Alle teche Rai si avvicinano tutti, già in passato la Rai è stata debole con artisti forti come Celentano e Benigni ai quali ha ceduto diritti su materiali di cui non li avevano, ha fatto un accordo con le squadre di calcio che non credo proprio abbia salvato i conti aziendali, privandosi di pezzi pregiati. Dell’allora direttore delle teche, cioè io, ne fu registrata la contrarietà. Ma adesso che ha finalmente un buon prodotto come Rai Play e vuole lanciare Rai Documentari qualcuno in quella azienda deve capire e gestire la cessione del materiale di teca, che non è un tanto al chilo come in salumeria, è storia del paese pagata dai cittadini con il canone. Oltre tutto c’è da anni Rai Cinema, che operazioni al livello di questa di Netflix ne ha fatte eccome – mi viene in mente 1960 di Gabriele Salvatores – coproducendo proprio con le teche Rai. Il materiale di teca, insomma, non può essere gestito solo con un prezzario da parte di Rai COM, è la direzione Teche che deve avere l’ultima parola e giudicare se è opportuno cedere materiale giornalistico unico, esclusivo e totalmente in diritti Rai per un prodotto della concorrenza. E ricordare appunto che, proprio come nel caso di San Patrignano, solo la Rai ha quel materiale e bene farebbe a usarlo per operazioni di ricostruzione storica che è ampiamente in grado di fare.

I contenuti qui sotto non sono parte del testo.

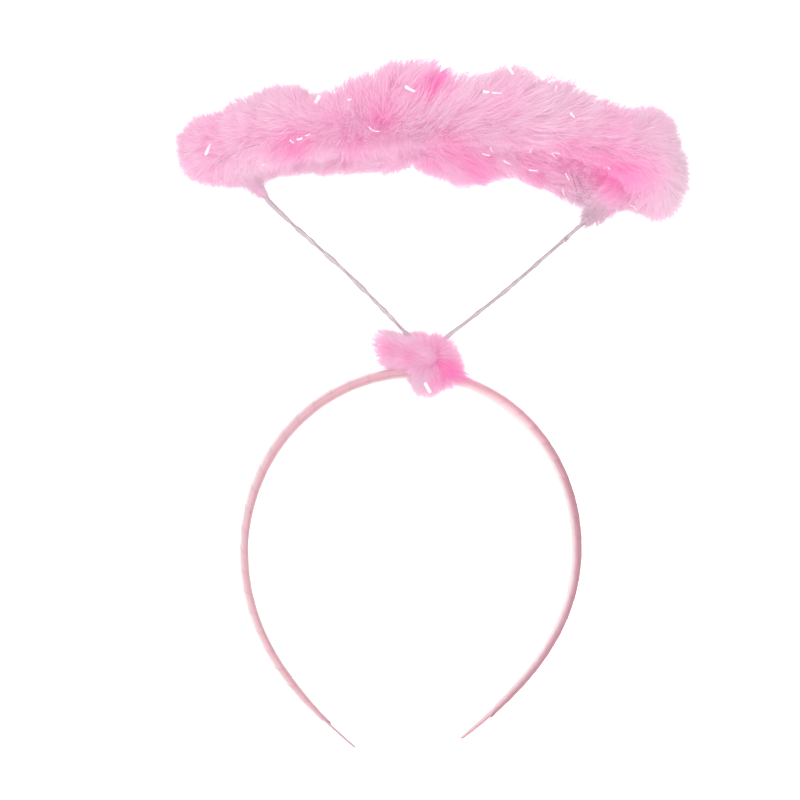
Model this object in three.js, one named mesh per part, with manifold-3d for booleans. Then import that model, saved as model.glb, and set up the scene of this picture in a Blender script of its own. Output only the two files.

La vicenda di Netflix è grave e per questo va seguita e ha bisogno di supporto da parte di chi ancora e testardamente vuole salvare il servizio pubblico. E Rai Documentari si renderà conto che se l’azienda non cambia questa politica la prima ad essere danneggiata sarà la sua produzione. Quest’anno saranno 40 anni dal dramma del pozzo di Vermicino, la Rai pensa di cedere quel materiale a qualcuno o di farne la storia e il racconto di come nacque la TV del dolore e la diretta senza limiti di tempo?